Had it passed, the bill would have undermined the public property record system and would have been an open-door for real estate scams. The legislators who voted for this knew better, but they weren’t about to stand up to these unions. Yet sanity did prevail. It also prevailed with AB1275, which would have banned the media from getting copies of transcripts and tapes of 911 calls . . .
In the past, these bills would have moved forward with little scrutiny, but this police-union overreach grabbed wider attention and sparked the dismay of editorial boards across California.
But Greenhut explains that it’s the bill’s defeat that makes the story unusual.
We all know that secrecy is the petri dish for misbehavior, yet the unions continue to push bills that shield their members from oversight. It’s already nearly impossible to learn what actually happened in the many instances where police use deadly force thanks to the peace officers bill of rights and other special protections.
Let’s say we saw the following headlines: “Surge seen in shootings of Sacramento deputies” and “Killings of police in LA County jump sharply.” Everyone in the state would be well aware of this data. The Capitol would rightly be awash in proposals to protect officers from the carnage.
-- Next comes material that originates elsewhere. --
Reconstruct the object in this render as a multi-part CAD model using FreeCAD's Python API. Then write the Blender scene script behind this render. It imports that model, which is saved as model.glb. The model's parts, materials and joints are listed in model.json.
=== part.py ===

Those headlines are close to accurate, except one word was changed. The real headlines are (from the Sacramento Bee): “Surge seen in shootings by Sacramento County deputies,” and (from the Los Angeles Times), “Killings by police in LA County jump sharply.” There’s a trend here.
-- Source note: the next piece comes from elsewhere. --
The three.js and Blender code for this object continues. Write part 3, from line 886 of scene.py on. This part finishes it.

Police have broad latitude to use deadly force. Thanks to the above-mentioned peace officers’ bill of rights and the 2006 state Supreme Court’s Copley Press v. San Diego decision, the public and media have virtually no access to allegations of wrongdoing or investigations against police officers. We see only what police agencies want us to see, and only through the civil litigation process do crucial details emerge. The latter is no panacea given that agencies often provide financial compensation in exchange for nondisclosure.
In Sacramento, complacent official attitudes toward police use of force issues may contribute to the problem. District Attorney Jan Scully halted all investigations of police-involved shootings, a shocking dereliction of duty that she blames on budget cuts, but is a sop to police unions.
I’m still a little thrown back when I see laws with names like “the police officer’s bill of rights.” Informal, corrupt deference to cops accused of criminal misconduct is one thing. But the idea that the government agents in charge of enforcing the law would get an official, codified set of rights above and beyond those afforded to the rest of us is really an affront to everything a democratic society is supposed to represent. And we’ve seen how even the slightest violation of a cop’s extended set of rights can excuse even egregious abuses of power.
(*That 2010 article inspired a visit from an Alexandria Sheriff’s Department deputy to what he thought was my home. I had already moved to Nashville. I had no luck trying to find out the deputy’s name or the purpose of his visit.)